Comme n'importe qui, j'aurais instinctivement envie de tuer celui qui aurait tué un de mes proches, ou tel autre qui aurait commis un crime particulièrement atroce. Mais la société, elle, cette société que nous avons voulue comme un progrès de la conscience, ne doit pas céder à ce réflexe. Elle doit se rappeler que tout homme, quelles que soient sa race, sa culture, sa religion, quel que soit le crime qu'il ait pu commettre, que tout homme donc, renferme et résume l'intégralité de la condition humaine. En tuant un criminel, c'est un peu de notre humanité que nous supprimons.

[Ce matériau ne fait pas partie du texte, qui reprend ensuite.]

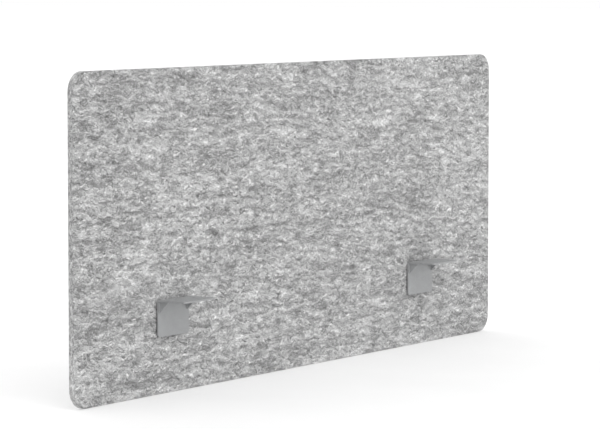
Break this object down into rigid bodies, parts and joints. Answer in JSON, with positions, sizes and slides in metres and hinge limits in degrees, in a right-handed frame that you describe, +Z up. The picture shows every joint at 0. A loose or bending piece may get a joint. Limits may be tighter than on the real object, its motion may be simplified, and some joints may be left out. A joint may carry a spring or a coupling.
{
  "type": "desk privacy panel",
  "caption": "Rounded felt board that stands in the gap between two rows of desktops, gripped below the tops by two screw clamps.",
  "frame": {"origin": "middle of the board's bottom edge", "axes": "+X along the board, +Y from the fixed jaws' side to the screws' side, +Z up"},
  "size_m": [1.524, 0.148, 0.61],
  "materials": {
    "felt": "mottled light grey pressed felt",
    "powder_coated_steel": "fine-textured silver-grey powder coat",
    "zinc_plated_steel": "bright zinc plate",
    "rubber": "matt black",
    "nylon": "natural nylon",
    "knob_plastic": "fine-grained black moulding"
  },
  "bodies": {
    "desk_brackets": {"fixed_bracket_left": "powder_coated_steel", "fixed_jaw_pad_left": "rubber", "screw_bracket_left": "powder_coated_steel", "clamp_nut_left": "powder_coated_steel", "guide_bushes_left": "nylon", "fixed_bracket_right": "powder_coated_steel", "fixed_jaw_pad_right": "rubber", "screw_bracket_right": "powder_coated_steel", "clamp_nut_right": "powder_coated_steel", "guide_bushes_right": "nylon"},
    "panel": {"felt_panel": "felt"},
    "moving_jaw_left": {"pressure_plate_left": "zinc_plated_steel", "pressure_pad_left": "rubber", "guide_pins_left": "zinc_plated_steel", "pin_clips_left": "zinc_plated_steel", "screw_socket_left": "zinc_plated_steel"},
    "screw_left": {"clamp_screw_left": "zinc_plated_steel", "clamp_knob_left": "knob_plastic", "knob_cap_left": "knob_plastic"},
    "moving_jaw_right": {"pressure_plate_right": "zinc_plated_steel", "pressure_pad_right": "rubber", "guide_pins_right": "zinc_plated_steel", "pin_clips_right": "zinc_plated_steel", "screw_socket_right": "zinc_plated_steel"},
    "screw_right": {"clamp_screw_right": "zinc_plated_steel", "clamp_knob_right": "knob_plastic", "knob_cap_right": "knob_plastic"}
  },
  "joints": [
    {"name": "panel_lift", "type": "slide", "parent": "desk_brackets", "child": "panel", "axis": [0, 0, 1], "range_m": [0, 0.18]},
    {"name": "jaw_slide_left", "type": "slide", "parent": "desk_brackets", "child": "moving_jaw_left", "axis": [0, 1, 0], "range_m": [0, 0.00375]},
    {"name": "screw_turn_left", "type": "hinge", "parent": "moving_jaw_left", "child": "screw_left", "pos_m": [-0.457, 0.0302, 0.143], "axis": [0, 1, 0], "range_deg": [0, 1080]},
    {"name": "jaw_slide_right", "type": "slide", "parent": "desk_brackets", "child": "moving_jaw_right", "axis": [0, 1, 0], "range_m": [0, 0.00375]},
    {"name": "screw_turn_right", "type": "hinge", "parent": "moving_jaw_right", "child": "screw_right", "pos_m": [0.457, 0.0302, 0.143], "axis": [0, 1, 0], "range_deg": [0, 1080]}
  ],
  "couplings": [
    {"joint": "screw_turn_left", "follows": "jaw_slide_left", "rad_per_m": 5026.5},
    {"joint": "screw_turn_right", "follows": "jaw_slide_right", "rad_per_m": 5026.5}
  ]
}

Mes chers collègues, le Conseil constitutionnel nous invite à mettre notre loi fondamentale en accord avec nos engagements internationaux. Aujourd'hui comme hier, c'est un honneur d'être un de ces parlementaires qui vont inscrire l'abolition de la peine de mort dans notre Constitution, comme on grave une vérité dans le marbre, pour rendre cette pratique barbare non négociable et irrévocable, quelles que soient les circonstances politiques.
Ce combat qui s'achève définitivement dans notre pays, doit se poursuivre au-delà de nos frontières. Je pense en particulièrement aux États-Unis, il nous faut les convaincre de renoncer à la peine capitale, car une grande démocratie ne peut s'enorgueillir d'une justice où demeure le meurtre raisonné, administratif et froid. Depuis le début de l'année, cinq Américains ont subi la peine de mort et dans trois jours exactement, Newton Anderson sera exécuté au Texas. La Chine et l'Inde font aussi partie des 69 pays qui appliquent encore ce châtiment.
« Il faut faire se souvenir à tous les hommes qu'ils sont frères », disait Voltaire. Fidèles aux valeurs humanistes et partisans de l'abolition universelle de la peine capitale, le groupe du Rassemblement Démocratique et Social Européen et les radicaux de gauche voteront naturellement ce projet de loi constitutionnelle ».